Even though at last she cannot return to her hometown alive as she, without a second thought, rushes out from the rocks to save “Jesus’s” life under the Madagascar tribal militiaman’s bullet, she practices what she learns from the transition rites in Madagascar—the mystic experience of and the epiphany of death, life and inter-subjective relationships of all beings on earth.

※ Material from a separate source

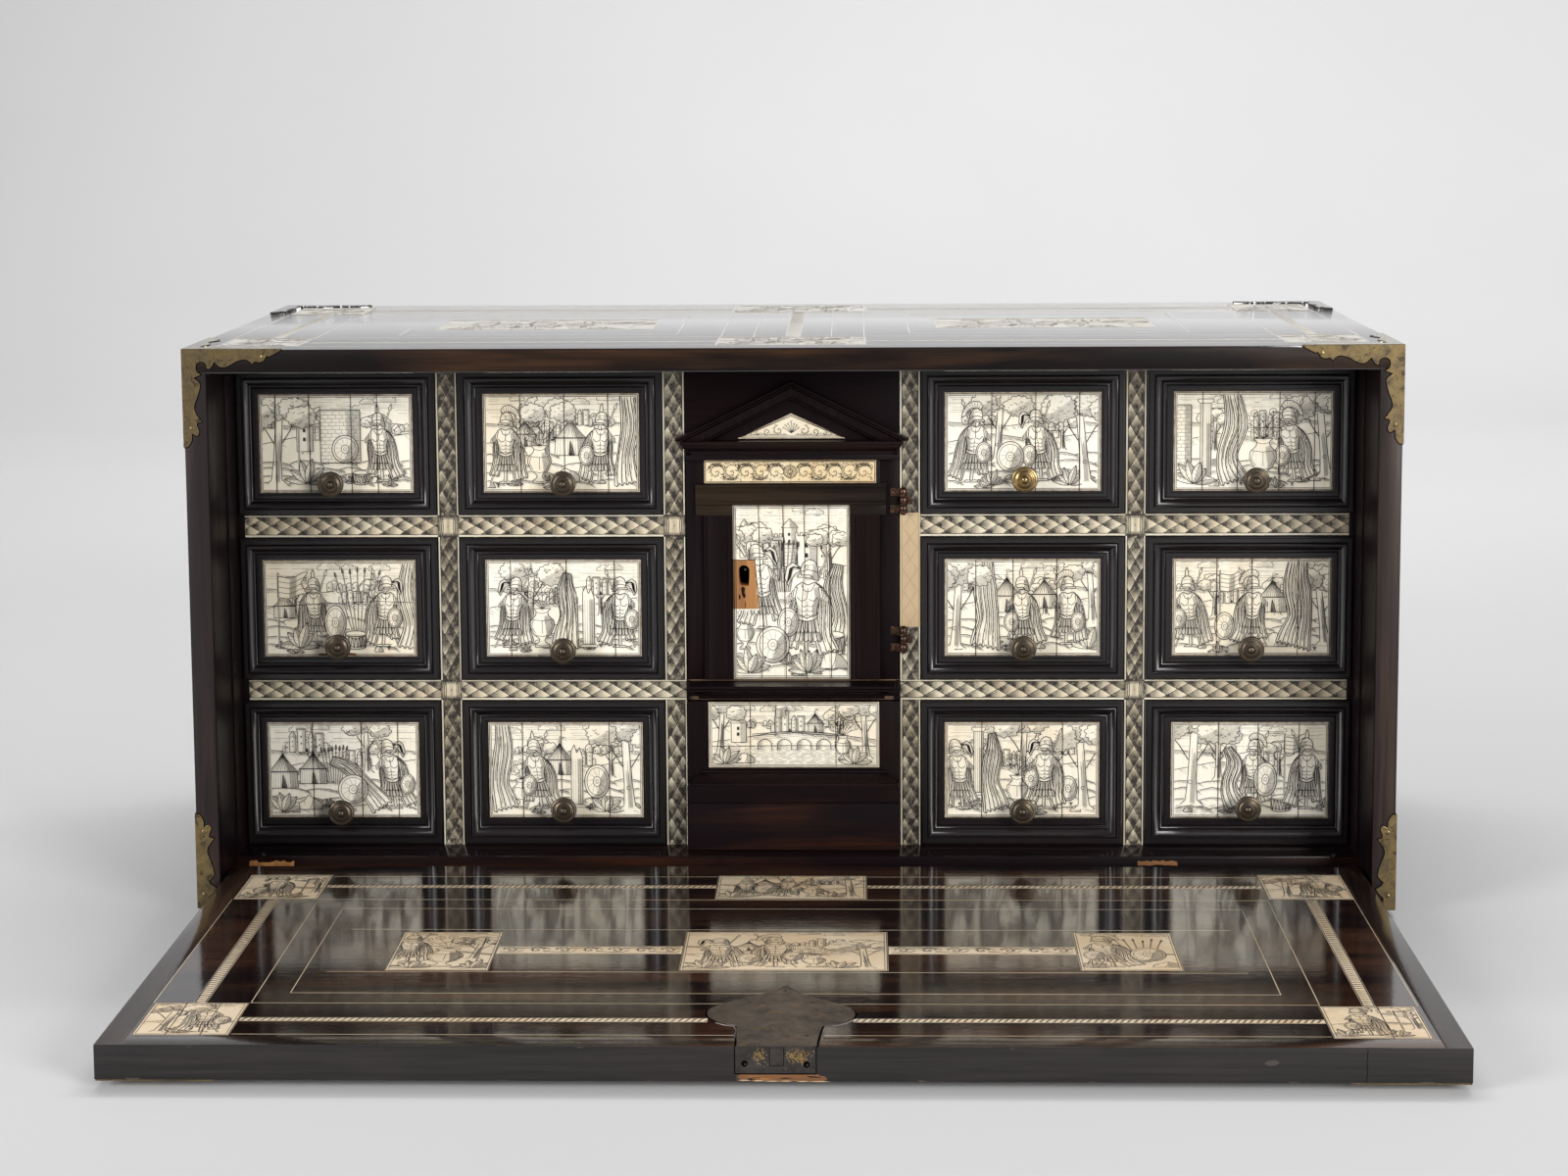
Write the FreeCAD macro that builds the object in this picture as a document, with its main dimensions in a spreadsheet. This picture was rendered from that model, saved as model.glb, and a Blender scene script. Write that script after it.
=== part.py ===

Mathi’s tour of rites of passage, though failing to really bring her back to her home/land, does bring her into another kind of understanding. She finally reaches a relatively stable state and can examine her social and spatial position in this life/world in the context of inter-subjectivity. By sacrificing her life to save “Jesus,” Mathi demonstrates her new understanding and practices it with all her body and mind, with her affect and cognition, to prove that she has really learned the true spirit of “Jesus’s” practice of mortification—the quest of true self-identity and subjectivity that harmoniously joins and shares the inter-subjective relationships in context.

Subjectivity reveals itself while “[i]ntensity shocks the subject into experiencing its own aliveness and vitality, generating a sharp sense of its own embodied relation to the world.” (Fullagar 68) In Mathi’s case, this intensity of the affect reconnects her to the world which demands love and sacrifice as an exchange for freedom and unboundedness, and allows her identity and subjectivity to shine out of the limits of self as she crosses over the liminal space where life and death intermingle.